**Brief**
Return the listing below word for word.

**Given data**

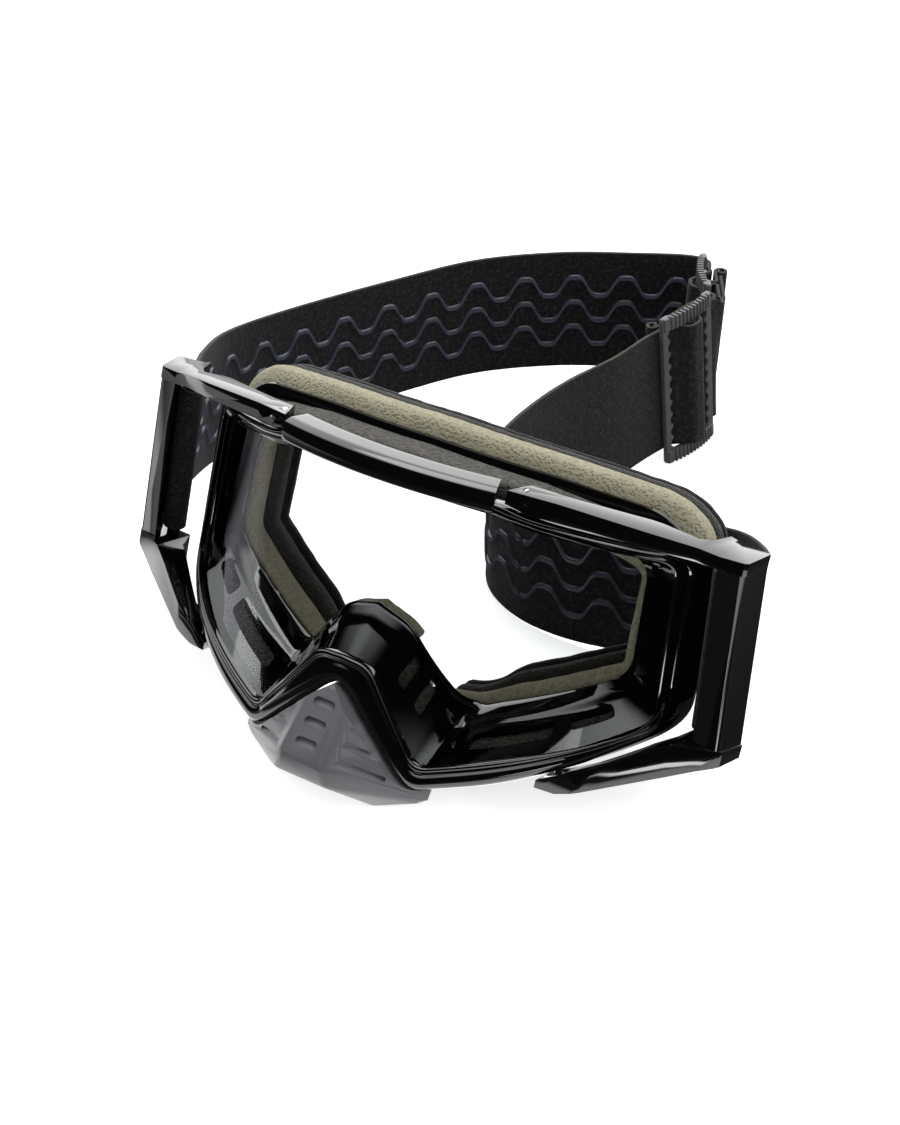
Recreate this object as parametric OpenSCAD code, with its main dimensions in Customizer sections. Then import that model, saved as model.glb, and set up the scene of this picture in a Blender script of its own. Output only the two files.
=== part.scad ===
// Off-road goggles: clear lens in a gloss frame, outriggers, face foam, nose guard and elastic strap.
// The frame's own axes are X to the wearer's side, Y back to the face and Z up. They lean back by
// `lean` where the goggles rest on the ground, and the strap lies folded behind them.

/* [Posture] */
// Angle that the goggles lean back at rest, in degrees
lean = 19.3; // [15:0.1:24]

/* [Lens] */
// Radius of the lens curve about its upright axis
lens_r = 92; // [88:1:100]
// Thickness of the lens sheet
lens_t = 0.9; // [0.6:0.1:1.4]
// Width of lens edge held all round behind the aperture
lens_lap = 2; // [1:0.1:2.4]
// Gap on each side of the lens in its groove
lens_gap = 0.15; // [0.1:0.05:0.3]

/* [Front frame] */
// Depth of the front frame's face ahead of the lens, along Y
face_t = 3.3; // [2.4:0.1:4.5]
// Wall thickness of the frame's skirt
skirt_t = 2; // [1.4:0.1:2.6]
// Depth of the skirt behind the face
skirt_depth = 8.5; // [6:0.5:10]
// Half length of the top bar between the outriggers
bar_half = 32; // [28:0.5:33]
// Distance the top bar stands ahead of the face
bar_proud = 2; // [1:0.1:3]

/* [Face frame] */
// Radius of the curve that fits the face
face_r = 170; // [150:5:220]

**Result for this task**
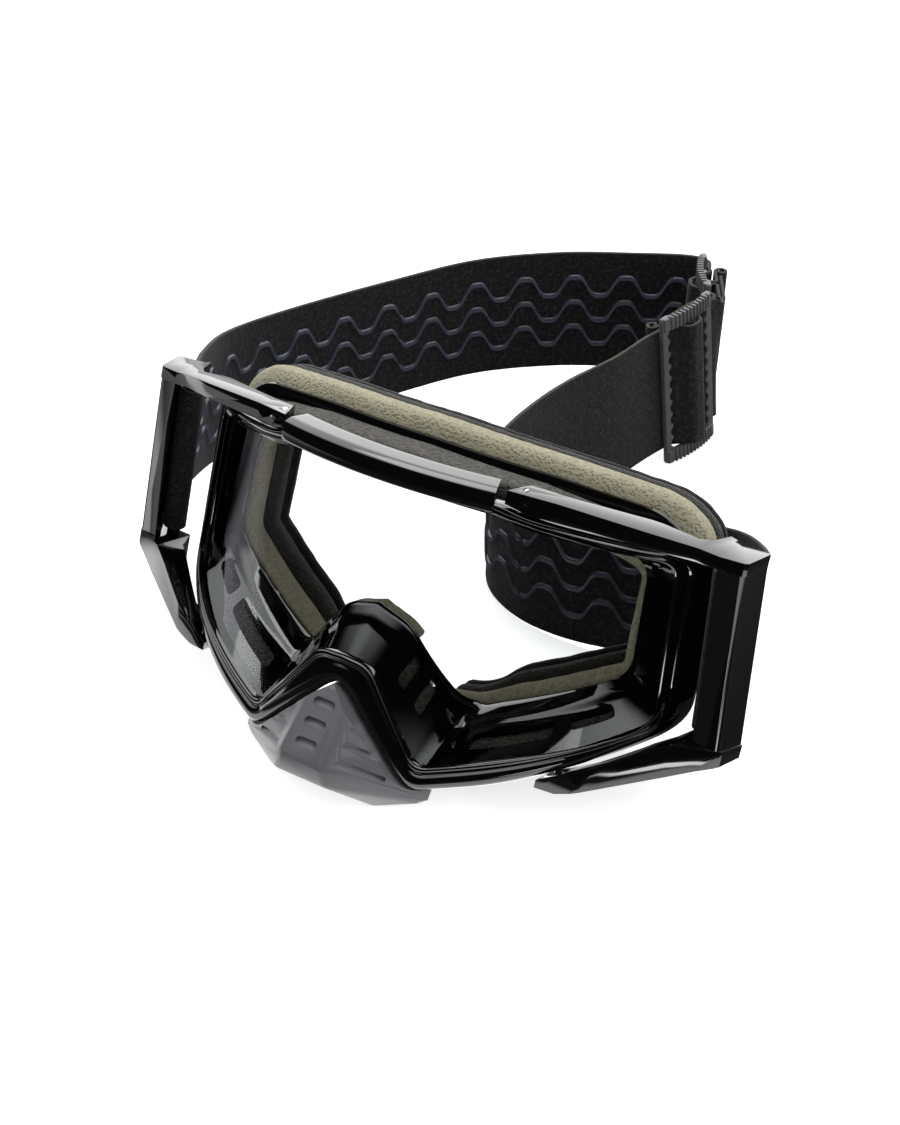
Recreate this object as parametric OpenSCAD code, with its main dimensions in Customizer sections. Then import that model, saved as model.glb, and set up the scene of this picture in a Blender script of its own. Output only the two files.
=== part.scad ===
// Off-road goggles: clear lens in a gloss frame, outriggers, face foam, nose guard and elastic strap.
// The frame's own axes are X to the wearer's side, Y back to the face and Z up. They lean back by
// `lean` where the goggles rest on the ground, and the strap lies folded behind them.

/* [Posture] */
// Angle that the goggles lean back at rest, in degrees
lean = 19.3; // [15:0.1:24]

/* [Lens] */
// Radius of the lens curve about its upright axis
lens_r = 92; // [88:1:100]
// Thickness of the lens sheet
lens_t = 0.9; // [0.6:0.1:1.4]
// Width of lens edge held all round behind the aperture
lens_lap = 2; // [1:0.1:2.4]
// Gap on each side of the lens in its groove
lens_gap = 0.15; // [0.1:0.05:0.3]

/* [Front frame] */
// Depth of the front frame's face ahead of the lens, along Y
face_t = 3.3; // [2.4:0.1:4.5]
// Wall thickness of the frame's skirt
skirt_t = 2; // [1.4:0.1:2.6]
// Depth of the skirt behind the face
skirt_depth = 8.5; // [6:0.5:10]
// Half length of the top bar between the outriggers
bar_half = 32; // [28:0.5:33]
// Distance the top bar stands ahead of the face
bar_proud = 2; // [1:0.1:3]

/* [Face frame] */
// Radius of the curve that fits the face
face_r = 170; // [150:5:220]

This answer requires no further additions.